Xi also promised that “China supports the Philippine government in actively exploring a development path that suits its national conditions.” That was an oblique jab at criticism from other countries, including the United States, over Duterte’s “war on drugs.”
“China supports the Philippines in its efforts to push forward anti-terrorism, drug elimination, and crime eradication campaigns,” Xi said.
Duterte, for his part, praised China for its help during last year’s terrorist siege of Marawi City, saying the Chinese aid “spelled the difference between victory and defeat” (although, as Prashanth Parameswaran noted for The Diplomat, U.S. aid was far more substantial). China had provided rifles, ammunition, and sniper cones to assist in the Philippines’ security operations. Interestingly, Duterte pointed out that a Chinese rifle had been used to kill Isnilon Hapilon, the leader of the terrorist forces in Marawi.
The Philippine president, after praising earlier efforts, pushed for more military and defense cooperation, saying the two sides “can do more.” Duterte particularly promised Manila’s “fullest cooperation” in fighting terrorism and transnational crimes such as drug trafficking alongside China. “I’d like to say it in a very short way — we are with you in this,” he said, according to a press release from the Philippines’ Presidential Communications Operations Office (PCOO).

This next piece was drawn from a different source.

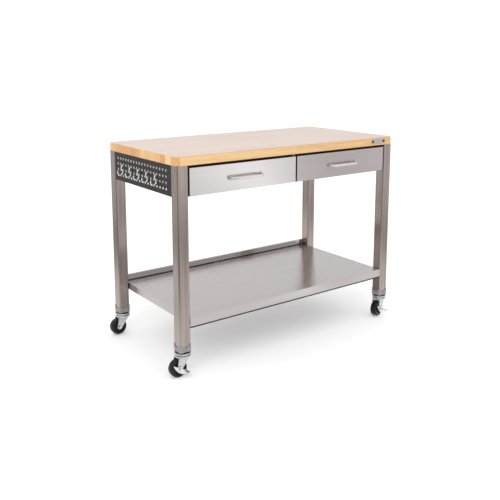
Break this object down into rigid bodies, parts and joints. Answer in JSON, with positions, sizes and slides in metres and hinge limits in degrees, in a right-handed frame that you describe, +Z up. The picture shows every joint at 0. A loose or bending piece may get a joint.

Manila may also be “with China” in its approach to the media environment — a worrying sign for those already troubled about the state of the freedom of the press under Duterte. Xi spoke of increasing exchanges and cooperation between Chinese and Philippines media outlets, including continuing an existing arrangement for Philippine government media personnel to study in China. In addition, China has agreed to help develop the infrastructure for a Philippine government broadcasting system.
“It is a very good indication that China is very committed to helping our government media in the Philippines in improving its services,” PCOO Secretary Martin Andanar said.
Private press organizations, however, might not be so sanguine about the implications of the Philippine government learning from China, given Beijing’s heavy-handed media controls.
In keeping with Duterte’s approach to the relationship, both sides downplayed their disputes over features in the South China Sea. The Philippines has gone from being, under the previous Aquino administration, the most aggressive rival claimant in voicing opposition to Beijing’s maritime claims, to largely keeping quiet about the disputes under Duterte.
According to the Chinese readout, “China and the Philippines should continue to properly address the South China Sea issue and explore cooperation in joint exploitation and development at an appropriate time, making the South China Sea a sea of cooperation and friendship.”
The Philippine government said that “With regard to discussions on the West Philippine Sea [South China Sea] dispute… there was an agreement between the two nations to focus on stability and strengthened communications in order to avoid untoward incidents.”